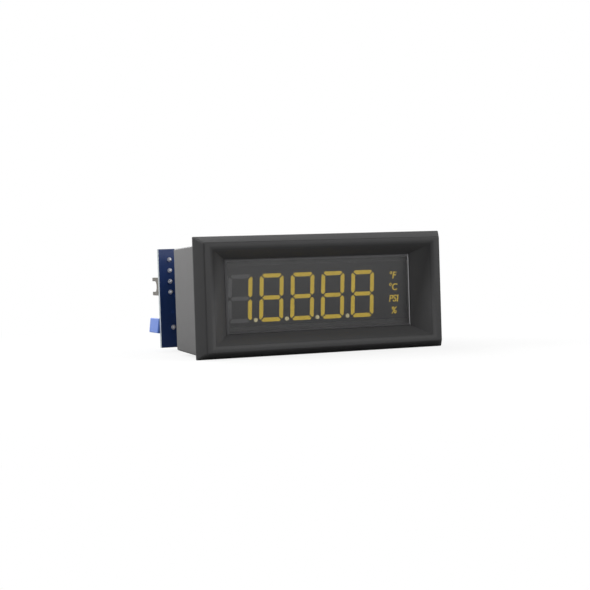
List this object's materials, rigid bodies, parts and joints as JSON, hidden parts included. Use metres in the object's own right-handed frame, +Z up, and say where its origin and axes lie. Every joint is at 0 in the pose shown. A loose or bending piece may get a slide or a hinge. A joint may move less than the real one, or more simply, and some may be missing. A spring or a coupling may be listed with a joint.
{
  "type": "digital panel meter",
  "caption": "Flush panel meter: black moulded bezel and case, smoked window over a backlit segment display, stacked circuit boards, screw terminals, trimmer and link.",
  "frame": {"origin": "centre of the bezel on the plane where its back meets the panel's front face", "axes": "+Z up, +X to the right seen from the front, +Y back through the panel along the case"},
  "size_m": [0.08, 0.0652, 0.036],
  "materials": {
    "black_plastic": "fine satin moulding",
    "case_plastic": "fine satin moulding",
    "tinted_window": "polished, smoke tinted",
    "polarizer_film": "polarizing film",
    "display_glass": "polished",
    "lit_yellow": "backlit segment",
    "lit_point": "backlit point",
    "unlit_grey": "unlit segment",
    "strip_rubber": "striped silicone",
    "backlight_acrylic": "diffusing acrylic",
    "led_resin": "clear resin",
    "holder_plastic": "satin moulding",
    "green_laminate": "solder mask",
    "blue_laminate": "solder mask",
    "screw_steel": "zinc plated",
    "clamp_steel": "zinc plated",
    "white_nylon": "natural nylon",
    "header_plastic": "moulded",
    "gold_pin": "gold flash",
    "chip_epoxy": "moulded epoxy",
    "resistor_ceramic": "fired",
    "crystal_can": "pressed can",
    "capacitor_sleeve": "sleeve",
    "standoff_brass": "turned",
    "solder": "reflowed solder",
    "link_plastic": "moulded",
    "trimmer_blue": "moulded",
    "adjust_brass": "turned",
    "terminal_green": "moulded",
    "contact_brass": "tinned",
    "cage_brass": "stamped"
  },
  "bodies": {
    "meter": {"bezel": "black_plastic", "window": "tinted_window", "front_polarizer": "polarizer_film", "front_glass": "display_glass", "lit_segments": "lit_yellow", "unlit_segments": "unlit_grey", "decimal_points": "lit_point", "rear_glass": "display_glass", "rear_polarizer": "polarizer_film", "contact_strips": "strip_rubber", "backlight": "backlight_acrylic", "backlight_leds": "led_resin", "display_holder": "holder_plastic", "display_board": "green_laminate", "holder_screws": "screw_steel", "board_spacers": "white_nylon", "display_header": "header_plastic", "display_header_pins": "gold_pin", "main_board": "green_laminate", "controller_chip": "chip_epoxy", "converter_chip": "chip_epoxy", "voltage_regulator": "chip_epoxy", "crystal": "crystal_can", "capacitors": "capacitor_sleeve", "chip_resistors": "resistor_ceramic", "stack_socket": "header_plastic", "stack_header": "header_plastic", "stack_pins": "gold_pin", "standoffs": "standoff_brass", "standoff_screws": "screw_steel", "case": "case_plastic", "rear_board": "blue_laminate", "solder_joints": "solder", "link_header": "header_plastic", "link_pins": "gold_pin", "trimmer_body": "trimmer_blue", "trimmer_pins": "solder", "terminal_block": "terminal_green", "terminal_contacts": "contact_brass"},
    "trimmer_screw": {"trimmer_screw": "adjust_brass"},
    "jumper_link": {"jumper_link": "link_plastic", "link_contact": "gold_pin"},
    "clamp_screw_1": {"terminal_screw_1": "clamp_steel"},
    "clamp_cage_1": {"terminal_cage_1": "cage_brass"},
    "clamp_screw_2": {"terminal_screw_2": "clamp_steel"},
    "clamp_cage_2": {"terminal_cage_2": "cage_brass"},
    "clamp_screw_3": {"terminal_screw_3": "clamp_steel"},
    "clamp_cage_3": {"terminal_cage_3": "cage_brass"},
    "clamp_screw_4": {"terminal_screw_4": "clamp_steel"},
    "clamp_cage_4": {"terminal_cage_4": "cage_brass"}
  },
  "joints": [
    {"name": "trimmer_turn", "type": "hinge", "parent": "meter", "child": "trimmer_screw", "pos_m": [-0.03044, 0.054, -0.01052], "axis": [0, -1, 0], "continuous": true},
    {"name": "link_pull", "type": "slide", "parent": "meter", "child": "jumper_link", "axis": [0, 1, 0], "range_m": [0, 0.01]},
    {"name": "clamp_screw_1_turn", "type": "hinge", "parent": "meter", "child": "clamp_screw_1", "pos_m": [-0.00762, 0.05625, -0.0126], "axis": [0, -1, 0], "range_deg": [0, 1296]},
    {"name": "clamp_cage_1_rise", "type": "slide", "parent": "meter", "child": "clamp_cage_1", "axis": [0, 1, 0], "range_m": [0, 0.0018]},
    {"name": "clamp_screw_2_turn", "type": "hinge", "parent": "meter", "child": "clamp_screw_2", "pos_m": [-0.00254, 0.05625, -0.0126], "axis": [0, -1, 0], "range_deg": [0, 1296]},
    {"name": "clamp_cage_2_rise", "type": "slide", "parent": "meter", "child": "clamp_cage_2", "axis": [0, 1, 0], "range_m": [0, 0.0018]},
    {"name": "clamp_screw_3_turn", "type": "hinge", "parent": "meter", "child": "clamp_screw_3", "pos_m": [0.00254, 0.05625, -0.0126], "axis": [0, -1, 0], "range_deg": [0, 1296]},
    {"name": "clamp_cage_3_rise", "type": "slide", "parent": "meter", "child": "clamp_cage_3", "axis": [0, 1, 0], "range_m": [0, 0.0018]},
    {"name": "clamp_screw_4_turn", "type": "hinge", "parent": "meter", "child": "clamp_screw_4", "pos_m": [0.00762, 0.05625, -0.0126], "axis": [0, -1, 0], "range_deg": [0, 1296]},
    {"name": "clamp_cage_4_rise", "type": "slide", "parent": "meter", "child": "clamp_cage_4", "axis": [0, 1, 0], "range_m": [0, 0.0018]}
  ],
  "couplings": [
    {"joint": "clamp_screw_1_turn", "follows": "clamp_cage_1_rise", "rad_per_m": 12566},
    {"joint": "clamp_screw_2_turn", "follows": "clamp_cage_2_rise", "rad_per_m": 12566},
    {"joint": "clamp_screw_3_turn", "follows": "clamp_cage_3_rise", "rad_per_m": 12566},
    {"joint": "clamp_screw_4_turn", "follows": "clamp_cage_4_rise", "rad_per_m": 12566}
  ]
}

### Task directions
Print the material once more, exactly.

### Final answer
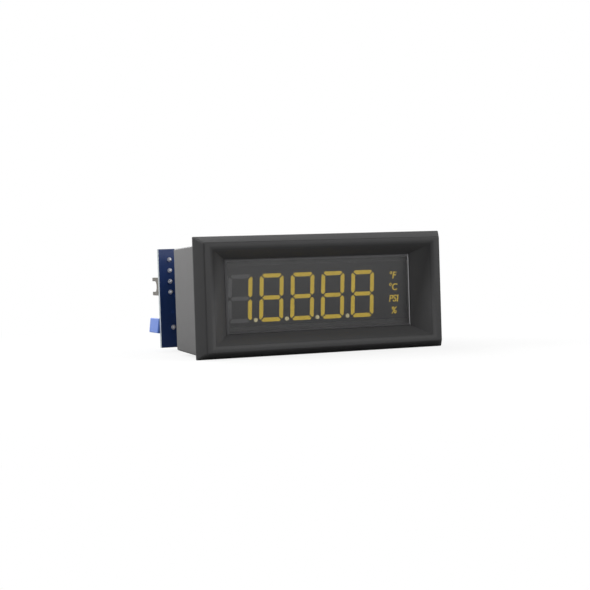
List this object's materials, rigid bodies, parts and joints as JSON, hidden parts included. Use metres in the object's own right-handed frame, +Z up, and say where its origin and axes lie. Every joint is at 0 in the pose shown. A loose or bending piece may get a slide or a hinge. A joint may move less than the real one, or more simply, and some may be missing. A spring or a coupling may be listed with a joint.
{
  "type": "digital panel meter",
  "caption": "Flush panel meter: black moulded bezel and case, smoked window over a backlit segment display, stacked circuit boards, screw terminals, trimmer and link.",
  "frame": {"origin": "centre of the bezel on the plane where its back meets the panel's front face", "axes": "+Z up, +X to the right seen from the front, +Y back through the panel along the case"},
  "size_m": [0.08, 0.0652, 0.036],
  "materials": {
    "black_plastic": "fine satin moulding",
    "case_plastic": "fine satin moulding",
    "tinted_window": "polished, smoke tinted",
    "polarizer_film": "polarizing film",
    "display_glass": "polished",
    "lit_yellow": "backlit segment",
    "lit_point": "backlit point",
    "unlit_grey": "unlit segment",
    "strip_rubber": "striped silicone",
    "backlight_acrylic": "diffusing acrylic",
    "led_resin": "clear resin",
    "holder_plastic": "satin moulding",
    "green_laminate": "solder mask",
    "blue_laminate": "solder mask",
    "screw_steel": "zinc plated",
    "clamp_steel": "zinc plated",
    "white_nylon": "natural nylon",
    "header_plastic": "moulded",
    "gold_pin": "gold flash",
    "chip_epoxy": "moulded epoxy",
    "resistor_ceramic": "fired",
    "crystal_can": "pressed can",
    "capacitor_sleeve": "sleeve",
    "standoff_brass": "turned",
    "solder": "reflowed solder",
    "link_plastic": "moulded",
    "trimmer_blue": "moulded",
    "adjust_brass": "turned",
    "terminal_green": "moulded",
    "contact_brass": "tinned",
    "cage_brass": "stamped"
  },
  "bodies": {
    "meter": {"bezel": "black_plastic", "window": "tinted_window", "front_polarizer": "polarizer_film", "front_glass": "display_glass", "lit_segments": "lit_yellow", "unlit_segments": "unlit_grey", "decimal_points": "lit_point", "rear_glass": "display_glass", "rear_polarizer": "polarizer_film", "contact_strips": "strip_rubber", "backlight": "backlight_acrylic", "backlight_leds": "led_resin", "display_holder": "holder_plastic", "display_board": "green_laminate", "holder_screws": "screw_steel", "board_spacers": "white_nylon", "display_header": "header_plastic", "display_header_pins": "gold_pin", "main_board": "green_laminate", "controller_chip": "chip_epoxy", "converter_chip": "chip_epoxy", "voltage_regulator": "chip_epoxy", "crystal": "crystal_can", "capacitors": "capacitor_sleeve", "chip_resistors": "resistor_ceramic", "stack_socket": "header_plastic", "stack_header": "header_plastic", "stack_pins": "gold_pin", "standoffs": "standoff_brass", "standoff_screws": "screw_steel", "case": "case_plastic", "rear_board": "blue_laminate", "solder_joints": "solder", "link_header": "header_plastic", "link_pins": "gold_pin", "trimmer_body": "trimmer_blue", "trimmer_pins": "solder", "terminal_block": "terminal_green", "terminal_contacts": "contact_brass"},
    "trimmer_screw": {"trimmer_screw": "adjust_brass"},
    "jumper_link": {"jumper_link": "link_plastic", "link_contact": "gold_pin"},
    "clamp_screw_1": {"terminal_screw_1": "clamp_steel"},
    "clamp_cage_1": {"terminal_cage_1": "cage_brass"},
    "clamp_screw_2": {"terminal_screw_2": "clamp_steel"},
    "clamp_cage_2": {"terminal_cage_2": "cage_brass"},
    "clamp_screw_3": {"terminal_screw_3": "clamp_steel"},
    "clamp_cage_3": {"terminal_cage_3": "cage_brass"},
    "clamp_screw_4": {"terminal_screw_4": "clamp_steel"},
    "clamp_cage_4": {"terminal_cage_4": "cage_brass"}
  },
  "joints": [
    {"name": "trimmer_turn", "type": "hinge", "parent": "meter", "child": "trimmer_screw", "pos_m": [-0.03044, 0.054, -0.01052], "axis": [0, -1, 0], "continuous": true},
    {"name": "link_pull", "type": "slide", "parent": "meter", "child": "jumper_link", "axis": [0, 1, 0], "range_m": [0, 0.01]},
    {"name": "clamp_screw_1_turn", "type": "hinge", "parent": "meter", "child": "clamp_screw_1", "pos_m": [-0.00762, 0.05625, -0.0126], "axis": [0, -1, 0], "range_deg": [0, 1296]},
    {"name": "clamp_cage_1_rise", "type": "slide", "parent": "meter", "child": "clamp_cage_1", "axis": [0, 1, 0], "range_m": [0, 0.0018]},
    {"name": "clamp_screw_2_turn", "type": "hinge", "parent": "meter", "child": "clamp_screw_2", "pos_m": [-0.00254, 0.05625, -0.0126], "axis": [0, -1, 0], "range_deg": [0, 1296]},
    {"name": "clamp_cage_2_rise", "type": "slide", "parent": "meter", "child": "clamp_cage_2", "axis": [0, 1, 0], "range_m": [0, 0.0018]},
    {"name": "clamp_screw_3_turn", "type": "hinge", "parent": "meter", "child": "clamp_screw_3", "pos_m": [0.00254, 0.05625, -0.0126], "axis": [0, -1, 0], "range_deg": [0, 1296]},
    {"name": "clamp_cage_3_rise", "type": "slide", "parent": "meter", "child": "clamp_cage_3", "axis": [0, 1, 0], "range_m": [0, 0.0018]},
    {"name": "clamp_screw_4_turn", "type": "hinge", "parent": "meter", "child": "clamp_screw_4", "pos_m": [0.00762, 0.05625, -0.0126], "axis": [0, -1, 0], "range_deg": [0, 1296]},
    {"name": "clamp_cage_4_rise", "type": "slide", "parent": "meter", "child": "clamp_cage_4", "axis": [0, 1, 0], "range_m": [0, 0.0018]}
  ],
  "couplings": [
    {"joint": "clamp_screw_1_turn", "follows": "clamp_cage_1_rise", "rad_per_m": 12566},
    {"joint": "clamp_screw_2_turn", "follows": "clamp_cage_2_rise", "rad_per_m": 12566},
    {"joint": "clamp_screw_3_turn", "follows": "clamp_cage_3_rise", "rad_per_m": 12566},
    {"joint": "clamp_screw_4_turn", "follows": "clamp_cage_4_rise", "rad_per_m": 12566}
  ]
}